Obama has worked to be seen as someone who will bring people together, not divide them into various interest groups with checklists of demands. Supporting reparations could undermine that image and make him appear to be pandering to black voters.

"Let's not be naive. Sen. Obama is running for president of the United States, and so he is in a constant battle to save his political life," said Kibibi Tyehimba, co-chair of the National Coalition of Blacks for Reparations in America. "In light of the demographics of this country, I don't think it's realistic to expect him to do anything other than what he's done."

But this is not a position Obama adopted just for the presidential campaign. He voiced the same concerns about reparations during his successful run for the Senate in 2004.

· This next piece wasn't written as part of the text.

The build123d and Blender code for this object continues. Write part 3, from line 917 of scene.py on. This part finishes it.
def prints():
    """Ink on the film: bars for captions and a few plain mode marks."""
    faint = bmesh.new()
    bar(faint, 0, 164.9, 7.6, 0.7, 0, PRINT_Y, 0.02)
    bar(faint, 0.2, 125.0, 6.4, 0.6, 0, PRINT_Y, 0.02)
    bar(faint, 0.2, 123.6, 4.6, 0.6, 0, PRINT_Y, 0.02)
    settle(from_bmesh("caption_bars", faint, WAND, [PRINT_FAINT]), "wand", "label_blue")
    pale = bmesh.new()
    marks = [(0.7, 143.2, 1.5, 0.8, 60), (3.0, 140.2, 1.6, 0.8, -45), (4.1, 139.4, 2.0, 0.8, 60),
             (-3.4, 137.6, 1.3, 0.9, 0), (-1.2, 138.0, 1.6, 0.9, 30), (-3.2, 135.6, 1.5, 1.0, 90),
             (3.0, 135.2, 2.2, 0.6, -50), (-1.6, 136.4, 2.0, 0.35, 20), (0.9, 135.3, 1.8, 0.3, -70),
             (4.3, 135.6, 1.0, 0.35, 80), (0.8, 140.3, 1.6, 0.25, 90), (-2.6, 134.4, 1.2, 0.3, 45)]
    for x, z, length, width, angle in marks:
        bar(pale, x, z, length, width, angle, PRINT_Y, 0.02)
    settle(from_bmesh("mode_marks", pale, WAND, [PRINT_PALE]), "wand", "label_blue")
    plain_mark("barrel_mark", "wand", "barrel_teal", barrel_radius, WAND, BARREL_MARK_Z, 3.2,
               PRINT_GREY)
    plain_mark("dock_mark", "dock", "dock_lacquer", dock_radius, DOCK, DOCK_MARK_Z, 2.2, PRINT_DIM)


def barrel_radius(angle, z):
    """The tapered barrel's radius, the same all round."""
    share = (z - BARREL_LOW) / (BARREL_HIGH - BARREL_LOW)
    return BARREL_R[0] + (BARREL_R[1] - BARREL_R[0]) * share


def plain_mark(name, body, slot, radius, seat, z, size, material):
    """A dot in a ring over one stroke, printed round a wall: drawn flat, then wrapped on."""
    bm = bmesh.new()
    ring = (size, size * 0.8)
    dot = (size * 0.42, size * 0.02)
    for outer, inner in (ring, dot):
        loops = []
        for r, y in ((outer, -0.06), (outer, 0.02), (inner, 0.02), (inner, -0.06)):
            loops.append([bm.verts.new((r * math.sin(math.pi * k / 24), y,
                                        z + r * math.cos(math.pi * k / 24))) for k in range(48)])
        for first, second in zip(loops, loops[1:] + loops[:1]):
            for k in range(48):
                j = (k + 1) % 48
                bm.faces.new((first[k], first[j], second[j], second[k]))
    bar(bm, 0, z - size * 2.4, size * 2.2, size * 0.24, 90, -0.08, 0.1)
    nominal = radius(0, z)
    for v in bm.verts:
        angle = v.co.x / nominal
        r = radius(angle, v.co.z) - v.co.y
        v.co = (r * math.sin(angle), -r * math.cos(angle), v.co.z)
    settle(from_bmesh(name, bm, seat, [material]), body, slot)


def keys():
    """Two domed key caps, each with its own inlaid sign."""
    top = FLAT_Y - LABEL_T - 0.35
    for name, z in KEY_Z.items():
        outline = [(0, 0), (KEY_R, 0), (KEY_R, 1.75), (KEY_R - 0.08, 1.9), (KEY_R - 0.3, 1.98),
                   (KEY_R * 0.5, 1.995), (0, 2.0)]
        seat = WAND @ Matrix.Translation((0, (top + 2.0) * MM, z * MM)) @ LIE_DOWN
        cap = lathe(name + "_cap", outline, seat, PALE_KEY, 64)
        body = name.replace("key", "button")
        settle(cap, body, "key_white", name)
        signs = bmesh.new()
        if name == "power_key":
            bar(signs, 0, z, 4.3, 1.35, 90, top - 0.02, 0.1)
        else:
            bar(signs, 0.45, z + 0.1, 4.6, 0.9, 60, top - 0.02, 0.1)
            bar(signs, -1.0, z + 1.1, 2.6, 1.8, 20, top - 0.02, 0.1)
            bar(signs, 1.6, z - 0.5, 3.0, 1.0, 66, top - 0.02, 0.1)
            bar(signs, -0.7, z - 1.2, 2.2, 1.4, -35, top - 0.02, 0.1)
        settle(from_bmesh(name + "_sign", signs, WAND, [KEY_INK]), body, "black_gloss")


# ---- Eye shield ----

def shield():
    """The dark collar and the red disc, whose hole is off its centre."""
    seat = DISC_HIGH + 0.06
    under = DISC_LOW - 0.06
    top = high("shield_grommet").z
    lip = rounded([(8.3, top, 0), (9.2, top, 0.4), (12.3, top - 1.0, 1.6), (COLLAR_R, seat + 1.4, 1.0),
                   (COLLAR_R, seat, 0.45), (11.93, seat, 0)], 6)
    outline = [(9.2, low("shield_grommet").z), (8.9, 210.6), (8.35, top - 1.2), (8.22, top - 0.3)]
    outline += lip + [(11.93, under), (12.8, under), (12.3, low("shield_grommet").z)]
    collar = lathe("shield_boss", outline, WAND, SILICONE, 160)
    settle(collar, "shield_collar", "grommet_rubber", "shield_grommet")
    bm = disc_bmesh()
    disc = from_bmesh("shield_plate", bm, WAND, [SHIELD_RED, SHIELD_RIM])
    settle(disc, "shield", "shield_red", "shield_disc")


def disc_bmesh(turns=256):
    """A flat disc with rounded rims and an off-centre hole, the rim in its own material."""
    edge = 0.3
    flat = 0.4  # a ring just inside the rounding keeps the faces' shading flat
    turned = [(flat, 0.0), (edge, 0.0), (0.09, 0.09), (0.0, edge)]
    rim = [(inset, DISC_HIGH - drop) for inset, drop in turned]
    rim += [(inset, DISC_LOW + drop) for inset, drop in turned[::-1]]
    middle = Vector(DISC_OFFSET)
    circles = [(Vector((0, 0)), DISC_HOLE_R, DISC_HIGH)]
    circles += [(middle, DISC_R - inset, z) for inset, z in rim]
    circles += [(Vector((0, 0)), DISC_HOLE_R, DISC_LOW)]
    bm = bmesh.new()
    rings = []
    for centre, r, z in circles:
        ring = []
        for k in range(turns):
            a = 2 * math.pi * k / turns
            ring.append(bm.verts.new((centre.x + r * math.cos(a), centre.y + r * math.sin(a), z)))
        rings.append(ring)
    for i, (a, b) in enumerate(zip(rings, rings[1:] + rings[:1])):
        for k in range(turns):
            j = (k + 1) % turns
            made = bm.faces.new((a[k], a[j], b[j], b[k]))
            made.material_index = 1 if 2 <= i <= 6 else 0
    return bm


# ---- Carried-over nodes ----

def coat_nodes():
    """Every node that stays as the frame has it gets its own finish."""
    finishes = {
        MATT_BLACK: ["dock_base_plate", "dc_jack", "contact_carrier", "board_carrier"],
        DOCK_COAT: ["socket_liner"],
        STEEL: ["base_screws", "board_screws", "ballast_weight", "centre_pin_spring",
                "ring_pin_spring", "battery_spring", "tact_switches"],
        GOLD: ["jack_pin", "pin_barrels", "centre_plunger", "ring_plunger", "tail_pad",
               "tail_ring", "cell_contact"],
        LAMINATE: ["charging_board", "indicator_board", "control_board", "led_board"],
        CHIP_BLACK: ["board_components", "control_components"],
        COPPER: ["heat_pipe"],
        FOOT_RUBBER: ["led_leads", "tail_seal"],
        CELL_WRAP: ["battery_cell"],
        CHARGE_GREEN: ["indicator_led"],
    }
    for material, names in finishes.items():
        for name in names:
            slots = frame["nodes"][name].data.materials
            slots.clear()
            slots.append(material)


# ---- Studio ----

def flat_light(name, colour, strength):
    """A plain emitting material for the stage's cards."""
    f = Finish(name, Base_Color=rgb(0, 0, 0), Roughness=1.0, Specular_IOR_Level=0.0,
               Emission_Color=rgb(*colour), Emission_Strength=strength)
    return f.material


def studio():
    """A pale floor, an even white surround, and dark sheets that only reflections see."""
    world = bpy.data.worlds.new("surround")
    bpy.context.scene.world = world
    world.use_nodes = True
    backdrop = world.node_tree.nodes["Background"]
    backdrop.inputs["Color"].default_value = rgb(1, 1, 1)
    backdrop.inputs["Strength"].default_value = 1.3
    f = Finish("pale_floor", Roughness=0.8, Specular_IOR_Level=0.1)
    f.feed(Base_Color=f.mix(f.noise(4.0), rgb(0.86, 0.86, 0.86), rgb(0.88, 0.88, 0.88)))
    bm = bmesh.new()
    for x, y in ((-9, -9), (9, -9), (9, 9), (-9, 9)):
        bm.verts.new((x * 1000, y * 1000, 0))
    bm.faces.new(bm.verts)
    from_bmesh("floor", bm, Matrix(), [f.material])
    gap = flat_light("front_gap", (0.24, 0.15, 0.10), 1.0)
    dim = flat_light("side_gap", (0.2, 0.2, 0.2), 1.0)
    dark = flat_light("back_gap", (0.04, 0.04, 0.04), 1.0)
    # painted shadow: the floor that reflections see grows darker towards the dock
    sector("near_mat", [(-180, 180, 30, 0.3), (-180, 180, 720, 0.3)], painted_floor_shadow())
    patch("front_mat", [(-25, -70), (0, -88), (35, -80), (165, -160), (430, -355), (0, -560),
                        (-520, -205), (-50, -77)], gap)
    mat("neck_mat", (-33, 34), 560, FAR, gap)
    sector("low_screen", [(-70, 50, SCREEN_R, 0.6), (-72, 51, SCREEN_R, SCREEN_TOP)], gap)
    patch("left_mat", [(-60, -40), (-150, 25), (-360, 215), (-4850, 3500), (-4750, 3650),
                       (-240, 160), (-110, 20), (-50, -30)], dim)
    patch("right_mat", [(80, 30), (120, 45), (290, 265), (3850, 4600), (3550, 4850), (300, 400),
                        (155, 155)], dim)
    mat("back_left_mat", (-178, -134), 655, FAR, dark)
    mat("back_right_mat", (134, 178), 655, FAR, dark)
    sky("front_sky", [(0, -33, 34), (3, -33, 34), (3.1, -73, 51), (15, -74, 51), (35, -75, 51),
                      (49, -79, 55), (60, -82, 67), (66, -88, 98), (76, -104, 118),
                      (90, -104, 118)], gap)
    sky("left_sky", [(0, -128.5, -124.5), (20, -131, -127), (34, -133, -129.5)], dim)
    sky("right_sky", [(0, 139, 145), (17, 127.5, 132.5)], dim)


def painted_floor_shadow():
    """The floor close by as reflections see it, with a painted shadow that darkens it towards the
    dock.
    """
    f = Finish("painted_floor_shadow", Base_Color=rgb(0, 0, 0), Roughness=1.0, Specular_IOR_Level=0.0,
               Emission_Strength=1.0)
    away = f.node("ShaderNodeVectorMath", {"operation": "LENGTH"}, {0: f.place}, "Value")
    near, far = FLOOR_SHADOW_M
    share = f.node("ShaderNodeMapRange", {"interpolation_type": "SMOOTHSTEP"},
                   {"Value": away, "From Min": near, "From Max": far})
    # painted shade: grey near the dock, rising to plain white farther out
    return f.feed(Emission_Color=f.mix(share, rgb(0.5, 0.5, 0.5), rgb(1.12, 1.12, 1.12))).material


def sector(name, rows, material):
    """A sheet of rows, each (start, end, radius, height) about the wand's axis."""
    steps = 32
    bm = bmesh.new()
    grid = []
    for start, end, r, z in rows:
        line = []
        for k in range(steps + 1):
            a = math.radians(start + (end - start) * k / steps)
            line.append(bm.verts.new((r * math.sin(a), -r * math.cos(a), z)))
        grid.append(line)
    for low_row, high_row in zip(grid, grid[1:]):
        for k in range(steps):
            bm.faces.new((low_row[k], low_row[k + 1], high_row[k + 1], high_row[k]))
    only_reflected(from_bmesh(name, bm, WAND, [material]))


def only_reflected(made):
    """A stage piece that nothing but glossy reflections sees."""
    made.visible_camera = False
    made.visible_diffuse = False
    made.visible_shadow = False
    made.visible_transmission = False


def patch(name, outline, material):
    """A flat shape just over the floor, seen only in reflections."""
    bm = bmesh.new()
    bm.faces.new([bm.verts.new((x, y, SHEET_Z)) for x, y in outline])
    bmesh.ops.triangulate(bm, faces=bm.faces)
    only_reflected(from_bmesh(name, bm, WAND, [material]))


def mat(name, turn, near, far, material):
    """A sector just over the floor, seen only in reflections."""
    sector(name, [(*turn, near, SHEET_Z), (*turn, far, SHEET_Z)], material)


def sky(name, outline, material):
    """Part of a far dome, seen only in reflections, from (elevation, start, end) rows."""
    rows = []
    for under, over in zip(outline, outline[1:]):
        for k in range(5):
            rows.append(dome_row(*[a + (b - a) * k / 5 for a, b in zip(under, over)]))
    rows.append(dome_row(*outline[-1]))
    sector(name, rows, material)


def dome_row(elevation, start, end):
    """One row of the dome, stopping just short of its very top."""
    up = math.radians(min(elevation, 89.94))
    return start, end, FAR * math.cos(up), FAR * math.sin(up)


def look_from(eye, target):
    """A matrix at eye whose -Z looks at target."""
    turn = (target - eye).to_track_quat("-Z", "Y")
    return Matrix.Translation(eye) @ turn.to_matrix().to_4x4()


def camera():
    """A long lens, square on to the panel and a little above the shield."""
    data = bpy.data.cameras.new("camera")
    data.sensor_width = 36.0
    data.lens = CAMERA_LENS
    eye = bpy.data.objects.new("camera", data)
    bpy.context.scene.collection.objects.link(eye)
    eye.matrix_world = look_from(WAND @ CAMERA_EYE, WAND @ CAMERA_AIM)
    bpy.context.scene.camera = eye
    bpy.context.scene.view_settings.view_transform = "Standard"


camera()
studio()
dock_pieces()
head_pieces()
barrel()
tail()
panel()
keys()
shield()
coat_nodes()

There's enough flexibility in the term "reparations" that Obama can oppose them and still have plenty of common ground with supporters.

The NAACP says reparations could take the form of government programs to help struggling people of all races. Efforts to improve schools in the inner city could also aid students in the mountains of West Virginia, said Hilary Shelton, director of the NAACP's Washington bureau.

"The solution could be broad and sweeping," Shelton said.

The National Urban League — a group Obama is to address Saturday — avoids the word "reparations" as too vague and highly charged. But the group advocates government action to close the gaps between white America and black America.

Urban League President Marc Morial said he expects his members to press Obama on how he intends to close those gaps and what action he would take in the first 100 days of his presidency.

"What steps should we take as a nation to alleviate the effects of racial exclusion and racial discrimination?" Morial asked.

The House voted this week to apologize for slavery. The resolution, which was approved on a voice vote, does not mention reparations, but past opponents have argued that an apology would increase pressure for concrete action.

Obama says an apology would be appropriate but not particularly helpful in improving the lives of black Americans. Reparations could also be a distraction, he said.

In a 2004 questionnaire, he told the NAACP, "I fear that reparations would be an excuse for some to say, 'We've paid our debt,' and to avoid the much harder work."

Taking questions Sunday at a conference of minority journalists, Obama said he would be willing to talk to American Indian leaders about an apology for the nation's treatment of their people.

Pressed for his position on apologizing to blacks or offering reparations, Obama said he was more interested in taking action to help people struggling to get by. Because many of them are minorities, he said, that would help the same people who would stand to benefit from reparations.

"If we have a program, for example, of universal health care, that will disproportionately affect people of color, because they're disproportionately uninsured," Obama said. "If we've got an agenda that says every child in America should get — should be able to go to college, regardless of income, that will disproportionately affect people of color, because it's oftentimes our children who can't afford to go to college."

One reparations advocate, Vernellia Randall, a law professor at the University of Dayton, bluntly responded: "I think he's dead wrong."

She said aid to the poor in general won't close the gaps — poor blacks would still trail poor whites, and middle-class blacks would still lag behind middle-class whites. Instead, assistance must be aimed directly at the people facing the after-effects of slavery and Jim Crow laws, she said.

"People say he can't run and get elected if he says those kinds of things," Randall said. "I'm like, well does that mean we're really not ready for a black president?"